Amid all the coverage of theater, film, radio and music, Billboard still provided significant coverage of carnivals, fairs, circuses and other amusements. These businesses still veered into the shady or the shoddy but they provided a significant percentage of Billboard's ad revenue. They continued to make for some of the magazine's most memorable reporting, such as the brief item in the Oct. 7, 1933, issue headlined "Buried Alive Stunt" and datelined Norfolk, Va. The item read, in full: "Billy West (J.R. Westheimer) has been refused permission to stage his buried alive stunt in this city, City Manager I. Walke Truxton declaring that while there is no ordinance prohibiting, he failed to see where any benefit would accrue the community therefrom."
Billboard rebounded strongly by the middle of the decade, thanks largely to the juke box business. The mechanical music machines began to flourish in this period and major juke box manufacturers like Seeburg, Wurlitzer and Rock-Ola (the name predates the birth of rock'n'roll) became big-time Billboard advertisers.
This support left a powerful impression on Billboard's management. More and more they committed space to music coverage. Billboard's importance in measuring music popularity was presaged in 1936, when the magazine introduced a feature called "Chart Line," which listed the most-played songs on the three major radio networks. Then, in the July 27, 1940, issue, Billboard introduced the "Best Selling Retail Records" chart, considered to be the antecedent of today's Hot 100 Singles chart. The first national No. 1 was "I'll Never Smile Again," by Tommy Dorsey (with vocals by Frank Sinatra).

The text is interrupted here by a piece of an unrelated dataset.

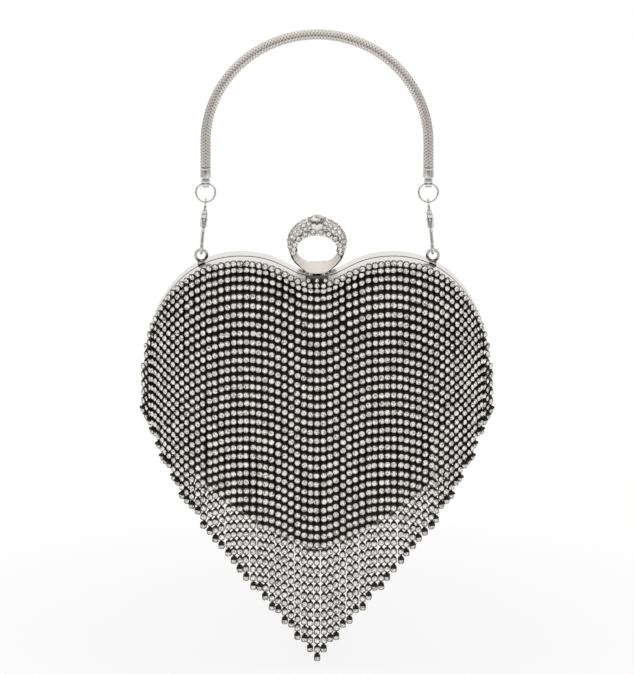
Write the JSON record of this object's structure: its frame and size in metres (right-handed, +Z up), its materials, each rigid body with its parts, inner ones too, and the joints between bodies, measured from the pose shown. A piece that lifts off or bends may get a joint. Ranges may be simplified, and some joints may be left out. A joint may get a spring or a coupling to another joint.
{
  "type": "clutch",
  "caption": "Heart-shaped evening clutch: rigid two-half case under hanging stone strands, finger-ring clasp, and a short chain handle on lobster clasps.",
  "frame": {"origin": "underside of the handle's arc at its middle, where a hand or a hook holds the clutch", "axes": "+Z up as it hangs, +X to the right seen from the front, the front of the case towards -Y"},
  "size_m": [0.1646, 0.0523, 0.3051],
  "materials": {
    "silver": "polished silver-tone plating on cast and pressed metal",
    "snake_chain": "silver-tone snake chain of close bands",
    "steel": "plain pins, rivets, wire and spring",
    "black_satin": "board dome covered in black satin",
    "lining_satin": "black satin lining on card",
    "stone_strand": "clear round stones in metal cups, linked in strands",
    "crystal": "clear cut stone"
  },
  "bodies": {
    "handle": {"handle_chain": "snake_chain", "handle_core": "steel", "end_cap_left": "silver", "end_cap_right": "silver"},
    "jump_ring_left": {"jump_ring_left": "silver"},
    "jump_ring_right": {"jump_ring_right": "silver"},
    "clasp_left": {"clasp_eye_left": "silver", "clasp_body_left": "silver", "clasp_rivet_left": "steel"},
    "clasp_right": {"clasp_eye_right": "silver", "clasp_body_right": "silver", "clasp_rivet_right": "steel"},
    "trigger_left": {"clasp_trigger_left": "silver"},
    "trigger_right": {"clasp_trigger_right": "silver"},
    "back_case": {"back_frame": "silver", "back_shell": "black_satin", "back_lining": "lining_satin", "slip_pocket": "lining_satin", "ear_left": "silver", "ear_right": "silver", "lever_bracket": "silver", "lever_pin": "steel", "lever_spring": "steel", "back_hinge_leaf": "silver", "hinge_pin": "steel"},
    "front_case": {"front_frame": "silver", "front_shell": "black_satin", "front_lining": "lining_satin", "front_hinge_leaf": "silver", "catch_stud": "silver", "strands_1": "stone_strand", "strands_2": "stone_strand", "strands_3": "stone_strand", "strands_4": "stone_strand", "strands_5": "stone_strand", "strands_6": "stone_strand"},
    "clasp_lever": {"lever_plate": "silver", "finger_ring": "silver", "ring_bezel": "silver", "ring_stone": "crystal"},
    "fringe_1": {"fringe_1": "stone_strand"},
    "fringe_2": {"fringe_2": "stone_strand"},
    "fringe_3": {"fringe_3": "stone_strand"},
    "fringe_4": {"fringe_4": "stone_strand"},
    "fringe_5": {"fringe_5": "stone_strand"},
    "fringe_6": {"fringe_6": "stone_strand"}
  },
  "joints": [
    {"name": "jump_ring_left_swing", "type": "hinge", "parent": "handle", "child": "jump_ring_left", "pos_m": [-0.05335, 0.0012, -0.071], "axis": [1, 0, 0], "range_deg": [-45, 45]},
    {"name": "jump_ring_right_swing", "type": "hinge", "parent": "handle", "child": "jump_ring_right", "pos_m": [0.05335, 0.0012, -0.071], "axis": [1, 0, 0], "range_deg": [-45, 45]},
    {"name": "clasp_left_swing", "type": "hinge", "parent": "jump_ring_left", "child": "clasp_left", "pos_m": [-0.05335, 0.0012, -0.08025], "axis": [1, 0, 0], "range_deg": [-45, 45]},
    {"name": "clasp_right_swing", "type": "hinge", "parent": "jump_ring_right", "child": "clasp_right", "pos_m": [0.05335, 0.0012, -0.08025], "axis": [1, 0, 0], "range_deg": [-45, 45]},
    {"name": "case_swing", "type": "hinge", "parent": "clasp_left", "child": "back_case", "pos_m": [0, 0.0012, -0.10376], "axis": [1, 0, 0], "range_deg": [-25, 25]},
    {"name": "trigger_left_press", "type": "hinge", "parent": "clasp_left", "child": "trigger_left", "pos_m": [-0.05411, 0.0018, -0.08912], "axis": [0.9963, 0, -0.0854], "range_deg": [0, 16], "stiffness_Nm_per_rad": 0.002, "springref_deg": -17.19},
    {"name": "trigger_right_press", "type": "hinge", "parent": "clasp_right", "child": "trigger_right", "pos_m": [0.05411, 0.0018, -0.08912], "axis": [0.9963, 0, 0.0854], "range_deg": [0, 16], "stiffness_Nm_per_rad": 0.002, "springref_deg": -17.19},
    {"name": "lid_open", "type": "hinge", "parent": "back_case", "child": "front_case", "pos_m": [0, 0, -0.25216], "axis": [1, 0, 0], "range_deg": [0, 75]},
    {"name": "lever_lift", "type": "hinge", "parent": "back_case", "child": "clasp_lever", "pos_m": [0, 0.0122, -0.11375], "axis": [1, 0, 0], "range_deg": [-35, 0], "stiffness_Nm_per_rad": 0.04, "springref_deg": 22.92},
    {"name": "fringe_1_swing", "type": "hinge", "parent": "front_case", "child": "fringe_1", "pos_m": [-0.07255, -0.02116, -0.17585], "axis": [1, 0, 0], "range_deg": [-60, 0]},
    {"name": "fringe_2_swing", "type": "hinge", "parent": "front_case", "child": "fringe_2", "pos_m": [-0.04586, -0.02665, -0.18428], "axis": [1, 0, 0], "range_deg": [-60, 0]},
    {"name": "fringe_3_swing", "type": "hinge", "parent": "front_case", "child": "fringe_3", "pos_m": [-0.01418, -0.0271, -0.19429], "axis": [1, 0, 0], "range_deg": [-60, 0]},
    {"name": "fringe_4_swing", "type": "hinge", "parent": "front_case", "child": "fringe_4", "pos_m": [0.01701, -0.02711, -0.19339], "axis": [1, 0, 0], "range_deg": [-60, 0]},
    {"name": "fringe_5_swing", "type": "hinge", "parent": "front_case", "child": "fringe_5", "pos_m": [0.04868, -0.02647, -0.18339], "axis": [1, 0, 0], "range_deg": [-60, 0]},
    {"name": "fringe_6_swing", "type": "hinge", "parent": "front_case", "child": "fringe_6", "pos_m": [0.07348, -0.02027, -0.17555], "axis": [1, 0, 0], "range_deg": [-60, 0]}
  ],
  "couplings": [
    {"joint": "jump_ring_right_swing", "follows": "jump_ring_left_swing", "ratio": 1},
    {"joint": "clasp_right_swing", "follows": "clasp_left_swing", "ratio": 1}
  ]
}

For the juke box operators, Billboard began publishing a "Record Buying Guide," which was formalized in January 1944 as the "Most-Played In Juke Boxes" chart. The popularity of songs at radio was measured separately and ranked for the first time with a 15-position chart that debuted in the Jan. 27, 1945, issue. The original name of that chart -- "Disks With Most Radio Plugs" ?- amply illustrated that radio was now firmly understood to provide promotional value for music. That name was soon changed to "Records Most-Played On The Air."